Aggregators incur none of these costs:
• The goods “sold” by an aggregator are digital and thus have zero marginal costs (they may, of course, have significant fixed costs)
• These digital goods are delivered via the Internet, which results in zero distribution costs
• Transactions are handled automatically through automatic account management, credit cards payments, etc.
This characteristic means that businesses like Apple hardware and Amazon’s traditional retail operations are not aggregators; both bear significant costs in serving the marginal customer (and, in the case of Amazon in particular, have achieved such scale that the service’s relative cost of distribution is actually a moat).
3. Demand-driven Multi-sided Networks with Decreasing Acquisition Costs
Because aggregators deal with digital goods, there is an abundance of supply; that means users reap value through discovery and curation, and most aggregators get started by delivering superior discovery. Then, once an aggregator has gained some number of end users, suppliers will come onto the aggregator’s platform on the aggregator’s terms, effectively commoditizing and modularizing themselves. Those additional suppliers then make the aggregator more attractive to more users, which in turn draws more suppliers, in a virtuous cycle.
This means that for aggregators, customer acquisition costs decrease over time; marginal customers are attracted to the platform by virtue of the increasing number of suppliers. This further means that aggregators enjoy winner-take-all effects: since the value of an aggregator to end users is continually increasing it is exceedingly difficult for competitors to take away users or win new ones.

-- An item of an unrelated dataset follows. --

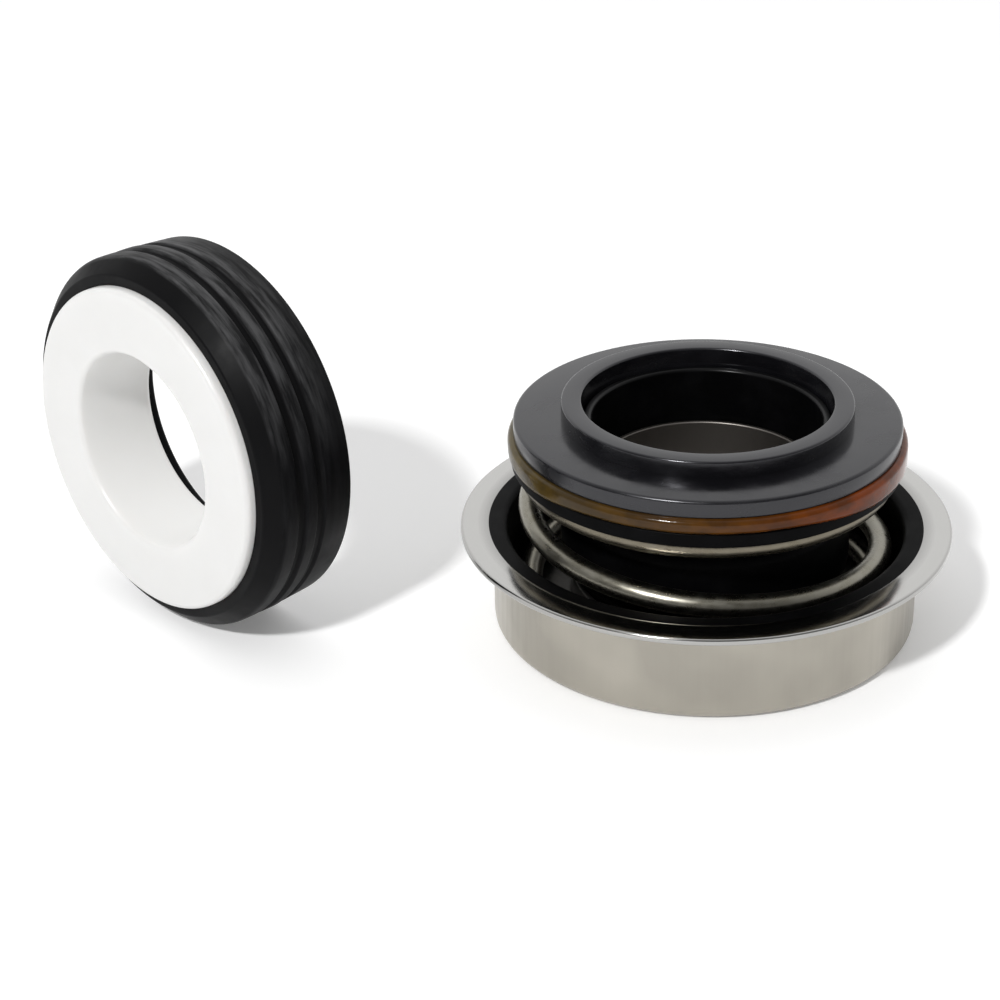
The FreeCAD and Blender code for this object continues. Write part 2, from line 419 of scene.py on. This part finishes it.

This is in contrast to non-aggregator and non-platform companies that face increasing customer acquisition costs as their user base grows. That is because initial customers are often a perfect product-market fit; however, as that fit decreases, the surplus value from the product decreases as well and quickly turns negative. Generally speaking, any business that creates its customer value in-house is not an aggregator because eventually its customer acquisition costs will limit its growth potential.
One additional note: the aforementioned Apple and Amazon do have businesses that qualify as aggregators, at least to a degree: for Apple, it is the App Store (as well as the Google Play Store). Apple owns the user relationship, incurs zero marginal costs in serving that user, and has a network of App Developers continually improving supply in response to demand. Amazon, meanwhile, has Amazon Merchant Services, which is a two-sided network where Amazon owns the end user and passes all marginal costs to merchants (i.e. suppliers).
Platforms Versus Aggregators
Google and Facebook are products of the Internet, and the Internet leads not to platforms but to aggregators. While platforms need 3rd parties to make them useful and build their moat through the creation of ecosystems, aggregators attract end users by virtue of their inherent usefulness and, over time, leave suppliers no choice but to follow the aggregators’ dictates if they wish to reach end users.
The business model follows from these fundamental differences: a platform provider has no room for ads, because the primary function of a platform is provide a stage for the applications that users actually need to shine. Aggregators, on the other hand, particularly Google and Facebook, deal in information, and ads are simply another type of information. Moreover, because the critical point of differentiation for aggregators is the number of users on their platform, advertising is the only possible business model; there is no more important feature when it comes to widespread adoption than being “free.”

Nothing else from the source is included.